1. ## Slant asymptote

x^n - n^2
x^n-1 - n

Does this statement have a slant asymptote for all values of n, if n is a natural number

Everything in bold is in superscript

2. Originally Posted by shane99
x^n - n^2
x^n-1 - n

Does this statement have a slant asymptote for all values of n, if n is a natural number

Everything in bold is in superscript
I presum you mean $\frac{x^n- n^2}{x^{n-1}- n}$. Just go ahead and divide it out: $x^{n}- n^2$ divided by $x^{n-1}-n$ is equal to x+ a fraction with lower degree in the numerator than in the denominator.
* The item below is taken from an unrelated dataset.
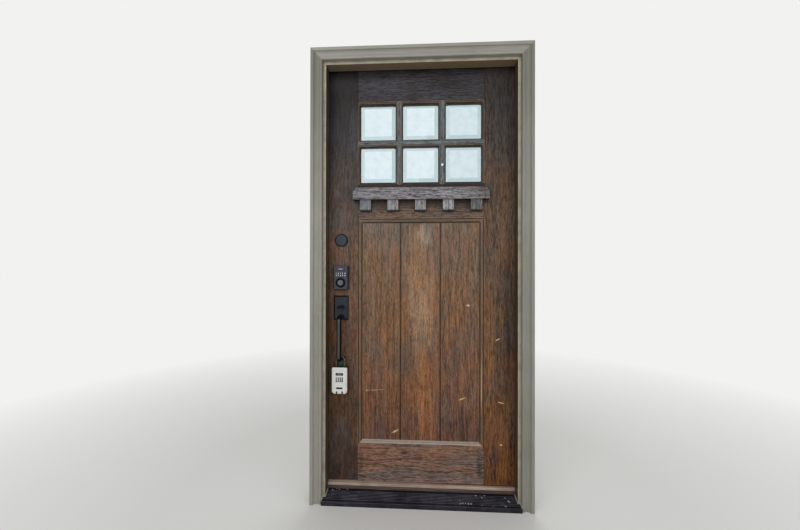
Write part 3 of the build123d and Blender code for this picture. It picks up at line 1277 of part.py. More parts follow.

Thus, y= x+ n is a slant asymptote.

The only "technical" points are for n= 2, where the fraction is $\frac{x^2- 4}{x- 2}$ which is equal to x+ 2 for all x not equal to 2- would you call that an asymptote?- and n= 1 where the fraction is $\frac{x- 1}{1- 1}$ which does not exist.

3. Originally Posted by shane99
x^n - n^2
x^n-1 - n

Does this statement have a slant asymptote for all values of n, if n is a natural number

Everything in bold is in superscript
1. Rewrite the term of the function:

$f_n(x)=\dfrac{x^n-n^2}{x^{n-1}-n}=\dfrac{x^n-n^2}{\frac1x \cdot x^n-n} = \dfrac{x^{n+1}-n^2 x}{x^n - nx}$

2. Do long division:

$f_n(x)= \dfrac{x^{n+1}-n^2 x}{x^n - nx} = x-\dfrac{n^2 x}{x^n-nx} + \dfrac{nx^2}{x^n-nx}$

3. f_1(x) doesn't exist for n = 1 because the denominator would be zero.

f_2 (x) (that means n = 2) has the asymptote y = x+2

For all n > 2 the fractions in the term become zero if x approaches infinity. Therefore the asymptote is y = x.

EDIT: Beaten! Again